The DomPost seems to have deliberately breached a name suppression order. And now I probably have too, having merely linked to it. What the hey. The paper is reporting that ACT MP David Garrett has admitted that he obtained a false passport in his halcyon days, using the time-honoured Day-of-the-Jackel method of finding the tombstone of a dead baby who was born roughly when you were and applying for a passport in its name.

I have to say, I think that’s kind of cool. But illegal. Fair Go has done it too, and with better motivation: to prove how easily it could be done. Also illegal.

Anyway, David Garrett was found out much later, pleaded guilty and was discharged without conviction and given name suppression. (Question: what is ACT’s position on criminals who receive this treatment?)

Garrett says he’s currently trying to have the name suppression withdrawn. Apparently that hasn’t happened yet. But the DomPost has still named him. Also… illegal. You’d think it might have picked up on that, having covered the Whale Oil case so assiduously.

Ah, they’ll be saying. But Garrett said it on the floor of the House of Parliament. We were just reporting that. It’s privileged. Isn’t it?

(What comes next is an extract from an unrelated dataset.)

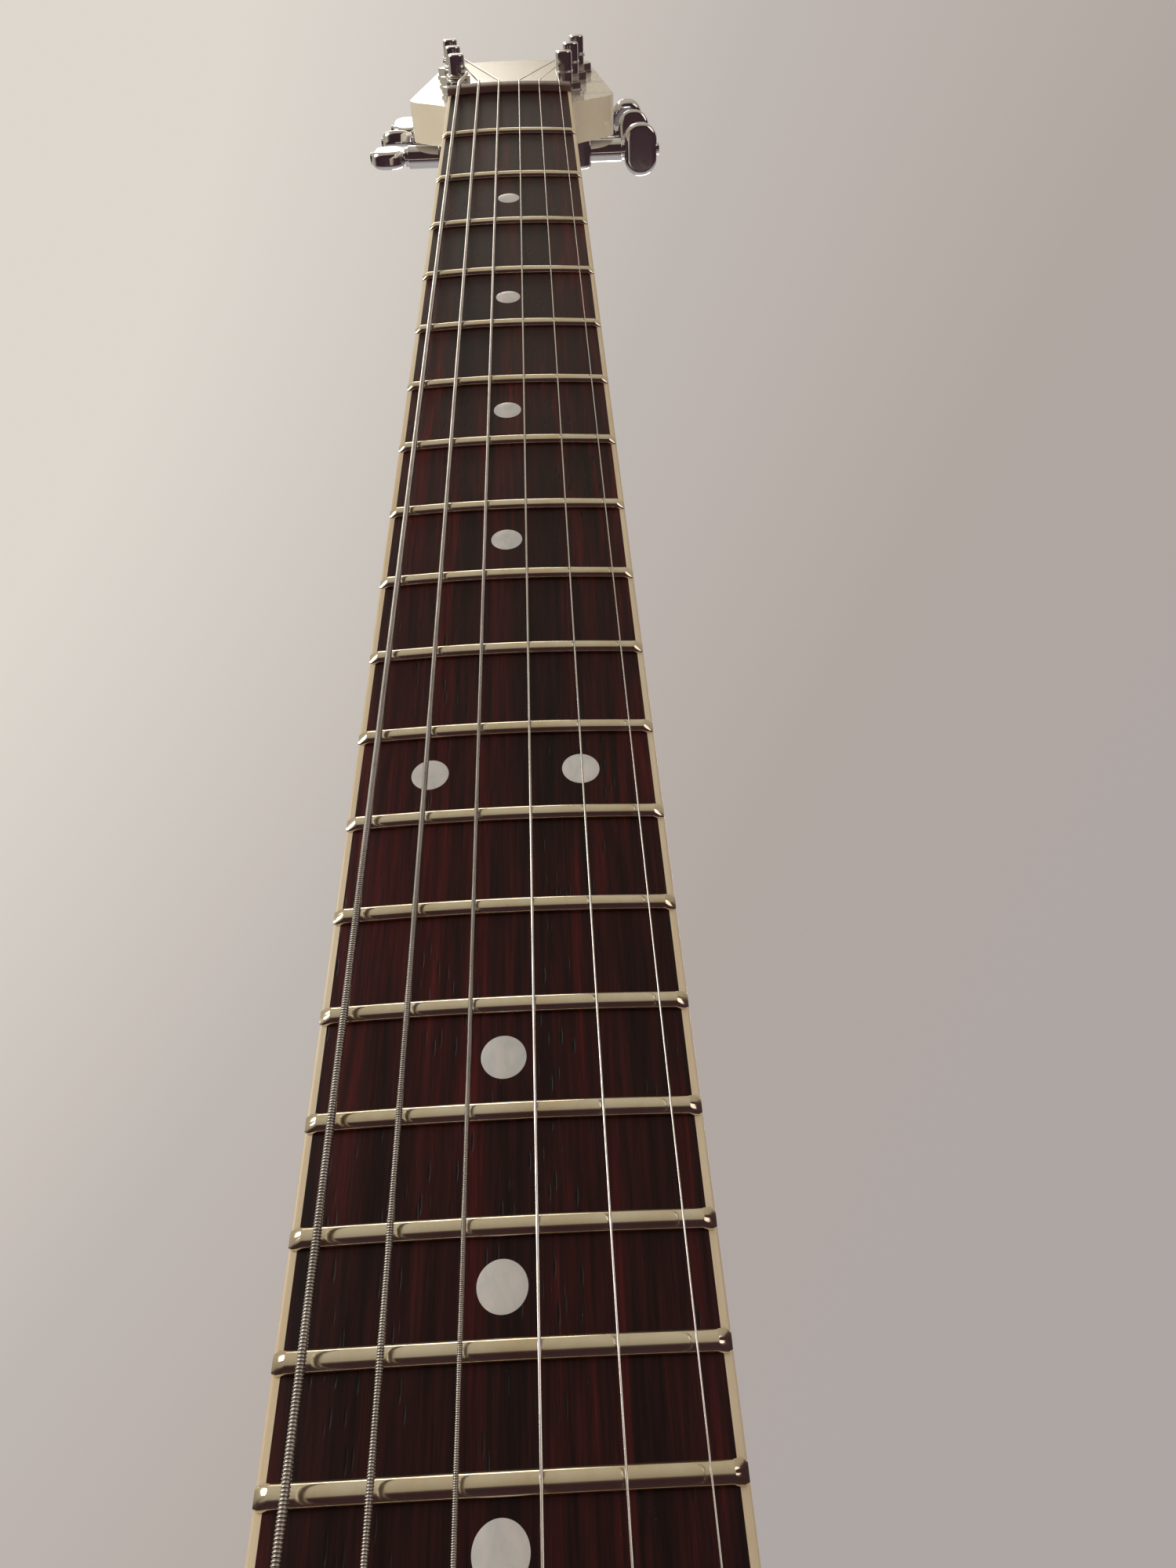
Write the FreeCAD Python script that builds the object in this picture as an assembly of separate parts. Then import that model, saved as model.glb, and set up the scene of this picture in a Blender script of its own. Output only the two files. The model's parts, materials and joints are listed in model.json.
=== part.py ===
"""Solid-body electric guitar: double cutaway, set neck, bound fretboard, three-a-side headstock.

The guitar hangs upright, as on a headstock hanger. Row frame: +Z up the neck, -Y out of the face,
+X to the treble side, origin between the headstock's two shoulders, where a hanger's arms carry it.

Everything is modelled in a plan frame, X to the treble side, Y up the neck, Z out of the face,
and save() turns it upright. Millimetres.
"""

import FreeCAD, Part

import math
import os

V = FreeCAD.Vector
X_AXIS, Y_AXIS, Z_AXIS = V(1, 0, 0), V(0, 1, 0), V(0, 0, 1)

# Driving dimensions
SCALE = 628.65  # string length, nut to bridge
FRETS = 22
NUT_WIDTH = 43.0
WIDTH_AT_12 = 52.4
STRING_SPREAD_NUT = 35.0
STRING_SPREAD_BRIDGE = 52.0
STRING_DIAMETERS = (1.168, 0.914, 0.660, 0.432, 0.330, 0.254)
STRING_NAMES = ("low_e", "a", "d", "g", "b", "high_e")
BODY_THICKNESS = 42.0
HEADSTOCK_TILT = 13.0
HEADSTOCK_LENGTH = 176.0

# Heights above the body's top, and places along the neck
NUT_Y = -8.0  # the nut's face towards the body
NUT_LENGTH = 5.0
NUT_RISE = 2.0  # above the board
BOARD_TOP = 10.5
BOARD_THICKNESS = 6.0
BOARD_RADIUS = 305.0
BINDING = 1.2
WOOD_TOP = BOARD_TOP - BOARD_THICKNESS
BOARD_END = NUT_Y - SCALE * (1 - 2 ** (-FRETS / 12)) - 6.0
JOINT_Y = -444.0  # where the heel meets the body
BRIDGE_Y = NUT_Y - SCALE
ARCH_Z = BOARD_TOP - BOARD_RADIUS  # height of the axis that the board, frets and bridge curve about

# Frets and inlays
CROWN_WIDTH, CROWN_HEIGHT = 2.8, 1.25
TANG_WIDTH, TANG_DEPTH = 0.55, 1.6
SLOT_CLEARANCE = 0.05
FRET_BEVEL = 52.0  # of the ends, in degrees from upright
DOT_RADIUS, DOT_DEPTH = 3.175, 1.6
DOUBLE_DOT_X = 12.8
SINGLE_DOT_FRETS = (3, 5, 7, 9, 15, 17, 19, 21)

# Strings over the board
ACTION_AT_NUT = 1.55  # underside of the strings above the board
ACTION_AT_BRIDGE = 4.4

# Headstock and tuners, in the headstock's own frame: X across, Y up its face, Z out of its face
HEAD_Y, HEAD_Z = NUT_Y + NUT_LENGTH, WOOD_TOP
HEAD_THICKNESS = 13.0
FACING = 1.5
POST_PLACES = ((20.0, 31.0), (23.5, 69.0), (27.0, 107.0))
POST_RADIUS, POST_TOP = 3.0, 13.5
POST_HOLE_RADIUS = 4.9
KEY_AXIS_Z = -18.2
KEY_ANGLES = (90, 70, 100, 15, -10, 0)  # where each button was left after tuning
WORM_RADIUS, WORM_GEAR_RADIUS = 2.4, 5.2
KEY_OFFSET_Y = WORM_RADIUS + WORM_GEAR_RADIUS + 0.05  # worm axis below the post's axis
KEY_SHAFT_RADIUS, KEY_SHOULDER_X = 2.0, 41.9
BUTTON_LENGTH, BUTTON_HALF_WIDTH, BUTTON_HALF_THICKNESS = 12.4, 8.8, 3.0
BUTTON_CORNER, BUTTON_EDGE = 5.7, 1.9
LUG_REACH, LUG_RADIUS, LUG_LOW = 4.5, 3.6, -HEAD_THICKNESS - 2.0
WRAP_Z = 7.3  # where a string meets its post, above the headstock
POST_TURNS = 2
TRUSS_HALF, TRUSS_DEPTH, TRUSS_AXIS_DEPTH, TRUSS_POCKET = 3.0, 9.0, 5.5, 22.0
TRUSS_NUT_START, TRUSS_NUT_LENGTH = 1.3, 10.0  # beyond the nut's back
ROD_COVER_SCREWS = ((-7.0, 9.5), (7.0, 9.5), (0.0, 43.0))

# Body
BODY_EDGE_ROUND = 5.0
TREBLE_SIDE = (
    (30, JOINT_Y), (60, -443), (88, -436), (106, -417), (119, -400), (132, -394), (144, -403),
    (148, -428), (139, -468), (121, -509), (113, -547), (125, -590), (149, -630), (162, -668),
    (152, -708), (118, -737), (60, -751), (0, -753),
)  # fmt: skip
BASS_SIDE = (
    (-62, -749), (-122, -734), (-157, -702), (-166, -655), (-154, -612), (-130, -570), (-115, -526),
    (-118, -488), (-134, -448), (-143, -408), (-137, -374), (-121, -360), (-105, -368),
    (-92, -396), (-77, -425), (-53, -441), (-30, JOINT_Y),
)  # fmt: skip
GLUE_LINES = (-80.0, 90.0)  # the body is three boards, joined along the neck's direction
TENON_HALF, TENON_END, TENON_DEPTH = 19.0, -468.0, 30.0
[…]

I don’t think so. Privilege applies to Garrett. (Though technially he could be answerable to the Privileges Committee for using his Parliamentary rights to breach a suppression order, I don’t think anyone’s going to get too exercised about him fessing up to his own crime). Privilege also exempts the media from defamation actions when reporting what’s said in the House. Lord Denning – but only Lord Denning – has suggested that privilege may also insulate media Parliamentary reports from contempt actions. But not name suppression laws.

I don’t think anything will come of this. I’m not saying anything should. When Winston Peters revealed the identify of a child in a family court battle, for instance, no-one batted an eyelid when that was reported. Let me heroically opine that I should not be prosecuted either.

But Whale Oil occasionally rails about the way that the media often gets away with flouting suppression laws, while he gets prosecuted. Well, they’re not thumbing their nose at the law the way he does, but let’s grant that he has a point.

Topics: Name suppression, Parliamentary privilege | 16 Comments »

16 Responses to “An unprivileged position?”

  1. Graeme Edgeler Says:
    September 15th, 2010 at 5:02 pm

    Not just the DomPost, Parliament TV too.

    ref: Privileges Committee report

  2. geoff Says:
    September 15th, 2010 at 5:36 pm

    Steven,

    Can a blogger claim in effect to be a journalist?

  3. Steven Says:
    September 15th, 2010 at 5:40 pm

    Bloggers can claim anything they like. I’ve seen them do it!

    In what context? Do you mean, might they qualify for the defamation privilege I mentioned? Probably yes, but not because they are journalists exactly, but because it covers fair and accurate reports of Parliament, and (if they’re fair and accurate, which will be a stretch in many cases) that’ll probably cover bloggers too.

  4. geoff Says:
    September 15th, 2010 at 5:44 pm

    I was thinking in regards to being compelled to reveal their sources.

  5. Steven Says:
    September 15th, 2010 at 5:57 pm

    Ah, well check out the new provisions in the Evidence Act, which is one of the rare occasions where journalists are singled out for special treatment. (That special treatment relates to protection of confidential sources and information). The key definitions:

    journalist means a person who in the normal course of that person’s work may be given information by an informant in the expectation that the information may be published in a news medium

    news medium means a medium for the dissemination to the public or a section of the public of news and observations on news

    Doesn’t seem to cover most bloggers. Might cover David Farrer or Cameron Slater or Norightturn though, if it can be said they deal with news AND observations.

  6. geoff Says:
    September 15th, 2010 at 6:11 pm

    Even if that information has been suppressed by court order?

  7. Steven Says:
    September 15th, 2010 at 6:40 pm

    Um. Not sure what you’re talking about. The source privilege relates to the identity of, and information from, confidential informants. The confidentiality stems from the promise from the journalist, not any court order.

  8. Andrew Geddis Says:
    September 15th, 2010 at 6:46 pm

    For anyone interested and with access to a law library/westlaw subscription, there is a useful analysis piece on just this in the latest issue of the UK journal, Public Law. I mention it only because Steven CLEARLY isn’t going to and I wrote it.

    For what it is worth, I think the media won’t have a defence here. But equally, there isn’t a chance in hell that they’d ever be prosecuted for it. The police have bigger Whales to chase (see what I did there?)

  9. Steven Says:
    September 15th, 2010 at 7:11 pm

    Blogs are the new law journals, Andrew. Or haven’t you heard?

  10. geoff Says:
    September 15th, 2010 at 7:21 pm

    What I’m getting at is where is Whale Oil getting his information from?

    Quite possibly from an informant who happened to be in court when the suppression order was made .

  11. Steven Says:
    September 15th, 2010 at 7:23 pm

    Possibly, though likely not. As for his sources, if anyone tried to extract them from him (though no-one has), he might be able to invoke the Evidence Act privilege.